Lord Goodhart: My Lords, as in all matters concerned with abortion, my party has a free vote. Speaking for myself, I do not believe that it would be appropriate to transfer this matter alone when the whole of the rest of the criminal law, including the subject of euthanasia, remains a reserved matter.

Abortion is a particularly sensitive and emotive matter. It has the potential to inflame relationships between the communities in Northern Ireland and indeed between the Republic and Northern Ireland. I hope that matters will develop in a way in which the criminal law and abortion can be transferred in due course, but that time is not now.

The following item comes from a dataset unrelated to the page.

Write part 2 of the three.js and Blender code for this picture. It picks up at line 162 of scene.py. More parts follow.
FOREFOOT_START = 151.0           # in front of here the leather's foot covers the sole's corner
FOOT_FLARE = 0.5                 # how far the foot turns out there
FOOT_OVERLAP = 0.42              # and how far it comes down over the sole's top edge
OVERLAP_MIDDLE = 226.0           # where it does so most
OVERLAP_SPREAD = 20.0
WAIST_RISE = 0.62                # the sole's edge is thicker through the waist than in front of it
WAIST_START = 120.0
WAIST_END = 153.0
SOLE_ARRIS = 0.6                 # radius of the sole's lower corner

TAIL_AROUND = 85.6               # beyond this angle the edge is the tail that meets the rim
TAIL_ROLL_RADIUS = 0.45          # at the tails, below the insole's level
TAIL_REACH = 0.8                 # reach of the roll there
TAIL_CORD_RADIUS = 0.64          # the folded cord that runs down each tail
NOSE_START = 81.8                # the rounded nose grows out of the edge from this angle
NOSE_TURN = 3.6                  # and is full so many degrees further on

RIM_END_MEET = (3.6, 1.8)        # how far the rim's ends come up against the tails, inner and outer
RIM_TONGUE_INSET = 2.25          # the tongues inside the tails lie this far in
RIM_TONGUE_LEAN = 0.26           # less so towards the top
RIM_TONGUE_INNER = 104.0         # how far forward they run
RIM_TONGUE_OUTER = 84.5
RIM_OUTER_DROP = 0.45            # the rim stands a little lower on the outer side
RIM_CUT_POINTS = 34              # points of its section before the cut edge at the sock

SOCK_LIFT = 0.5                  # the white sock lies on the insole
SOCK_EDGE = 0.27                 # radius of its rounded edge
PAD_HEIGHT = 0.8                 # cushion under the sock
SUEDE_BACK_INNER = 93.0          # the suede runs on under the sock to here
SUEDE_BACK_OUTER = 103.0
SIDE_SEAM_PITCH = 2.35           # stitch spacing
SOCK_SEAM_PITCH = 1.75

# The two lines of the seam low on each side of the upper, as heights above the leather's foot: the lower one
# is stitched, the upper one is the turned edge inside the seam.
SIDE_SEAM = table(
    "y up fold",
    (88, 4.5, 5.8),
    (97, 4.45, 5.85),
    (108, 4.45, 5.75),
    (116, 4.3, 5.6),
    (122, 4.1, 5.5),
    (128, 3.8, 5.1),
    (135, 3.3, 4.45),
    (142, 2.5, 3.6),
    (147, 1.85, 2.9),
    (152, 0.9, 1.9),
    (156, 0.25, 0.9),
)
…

I agree with the noble Lord, Lord Alton, that it would not be right to legislate for Northern Ireland on this issue without the consent of its people. That is not the same as saying that abortion should, at this stage, be a transferred matter. Treating abortion as a special case in a sense invites the Assembly to take up the issue with possibly damaging results. For that reason abortion is best placed as the Government placed it; that is, along with the rest of the criminal law as a reserved matter.

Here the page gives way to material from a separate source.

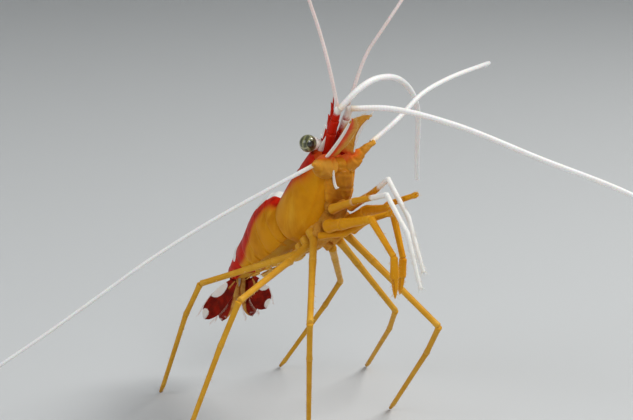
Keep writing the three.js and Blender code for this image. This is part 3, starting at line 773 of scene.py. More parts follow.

Lord Peston: My Lords, after a word of support for the Government, following on from what the noble Lord, Lord Goodhart, said, I am somewhat puzzled that noble Lords stated that they did not want to debate abortion and yet tabled an amendment on it. The Government are overwhelmingly right as a matter of principle not to devolve the criminal law to this Assembly. That is both the beginning and the end of the matter. I hope that my noble friend the Minister will not be remotely deflected by any of those arguments, which I find quite preposterous.

Lord Glentoran: My Lords, I remember the days when the right to legislate over abortion resided in Stormont. However, I have lived a long time in Northern Ireland. I have seen the stress and problems that can be caused through young women being unable to obtain abortions and would therefore love to see it legalised there.

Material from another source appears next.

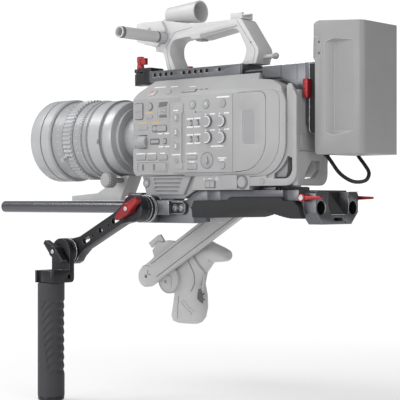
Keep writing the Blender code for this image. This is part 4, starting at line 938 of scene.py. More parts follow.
def assign_strip():
    """The raised strip under the three numbered buttons, with a soft wavy rear edge."""
    shape = bmesh.new()
    front, rear = -198.8, -182.5
    outline = [(front, 112.5, 2.0)]
    outline += [(front, 48.6, 2.0), (-190.0, 45.2, 2.5), (rear + 1.0, 44.2, 2.0), (rear + 1.0, 50.0, 1.5)]
    outline += [(rear - 0.8, 53.0, 1.5), (rear - 0.8, 109.5, 2.0), (rear + 1.4, 112.0, 1.5), (rear + 1.4, 121.5, 1.5)]
    outline += [(-190.0, 121.8, 3.0)]
    slab(shape, "X", rounded(outline[::-1], 4), PANEL_X - 0.2, PANEL_X + 0.9, 0.6)
    for z in (105.0, 88.0, 71.5):
        turned(shape, "X", (-192.1, z), [(4.6, PANEL_X), (6.3, PANEL_X), (6.0, PANEL_X + 1.5), (4.8, PANEL_X + 1.3)], 48, ring=True)
    strip = piece("assign_button_strip", shape, "shell", "rig_frame")
    bpy.context.view_layer.update()
    shape = bmesh.new()
    for z in (105.0, 88.0, 71.5):
        ring_groove(shape, (-192.1, z), 6.35, PANEL_X + 0.9)
        turned(shape, "X", (-192.1, z), [(0.0, PANEL_X + 0.95), (4.55, PANEL_X + 0.95), (4.55, PANEL_X + 0.85), (0.0, PANEL_X + 0.85)], 32)
    round_button(shape, (-191.4, 54.8), 3.0, PANEL_X + 0.7, 0.9)
    ring_groove(shape, (-191.4, 54.8), 3.2, PANEL_X + 0.95)
    # Painted shadow: a dark sheet along the strip's rear edge.
    block(shape, (PANEL_X - 0.3, -182.0, 52.0), (PANEL_X + 0.08, -178.6, 112.0), 0.4)
    piece("assign_button_rims_and_shade", shape, "dark_shell", "rig_frame")
    for index, z in enumerate((105.0, 88.0, 71.5)):
        shape = bmesh.new()
        turned(shape, "X", (-192.1, z), [(0.0, 54.9), (3.6, 54.9), (4.1, 54.4), (4.1, 53.9), (0.0, 53.9)], 40)
        cap = piece(f"assign_cap_{index + 1}", shape, "button", f"assign_button_{index + 1}_body")
        shape = bmesh.new()
        digit(shape, str(index + 1), (-192.1, z), 6.2, 54.88)
        piece(f"assign_digit_{index + 1}", shape, "ink", f"assign_button_{index + 1}_body")
    return strip


def dial_details():
    """Dotted scales, knurls and pointers of the four level dials, and the joystick's ring."""
    for index, (y, z) in enumerate(((-144.0, 98.7), (-123.2, 98.3), (-144.0, 80.2), (-123.2, 79.8))):
        body = f"audio_dial_{index + 1}_body"
        shape = bmesh.new()
        for step in range(13):
            angle = math.radians(100 - 210 * step / 12)
            spot = (y + 5.75 * math.cos(angle), z + 5.75 * math.sin(angle))
            turned(shape, "X", spot, [(0.0, 56.1), (0.58, 56.1), (0.58, 55.9), (0.0, 55.9)], 10)
        piece(f"audio_dial_{index + 1}_dots", shape, "ink", body)
        shape = bmesh.new()
        turned(shape, "X", (y, z), [(6.5, 53.4), (6.85, 53.4), (6.85, 55.2), (6.5, 55.4)], 144, knurl(48, 0.22), ring=True)
        piece(f"audio_dial_{index + 1}_knurl", shape, "recess", body)
    y, z = -144.6, 54.0
    shape = bmesh.new()
    turned(shape, "X", (y, z), [(4.9, 53.2), (5.3, 53.6), (5.7, 53.2)], 48, ring=True)
    slab(shape, "X", oblong(y - 2.6, y + 2.6, z - 4.2, z + 4.2, 2.4), 54.6, 55.9, 0.5)
    piece("joystick_cap", shape, "button", "joystick_body")
    shape = bmesh.new()
    for step in range(28):
        angle = 2 * math.pi * step / 28
        if abs(math.cos(angle)) > 0.96:
            continue
        stroke(
            shape, "X",
            [(y + 6.2 * math.cos(angle), z + 6.2 * math.sin(angle)), (y + 8.3 * math.cos(angle), z + 8.3 * math.sin(angle))],
            53.15, 0.2, sides=6,
        )
    piece("joystick_ring_ribs", shape, "recess", "joystick_body")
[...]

However, as the noble Lord, Lord Monson, pointed out, the island of Northern Ireland and the Republic, sadly, is not an ordinary place. If the right to legislate over abortion was placed tomorrow in the new Assembly, it would cause untold difficulties. Nobody is sure in this House--certainly I am not--if there were to be a debate and a vote in the Assembly, what the result would be. Strong and divided feelings exist, not necessarily down the straight, religious-political divide that we are used to in Northern Ireland.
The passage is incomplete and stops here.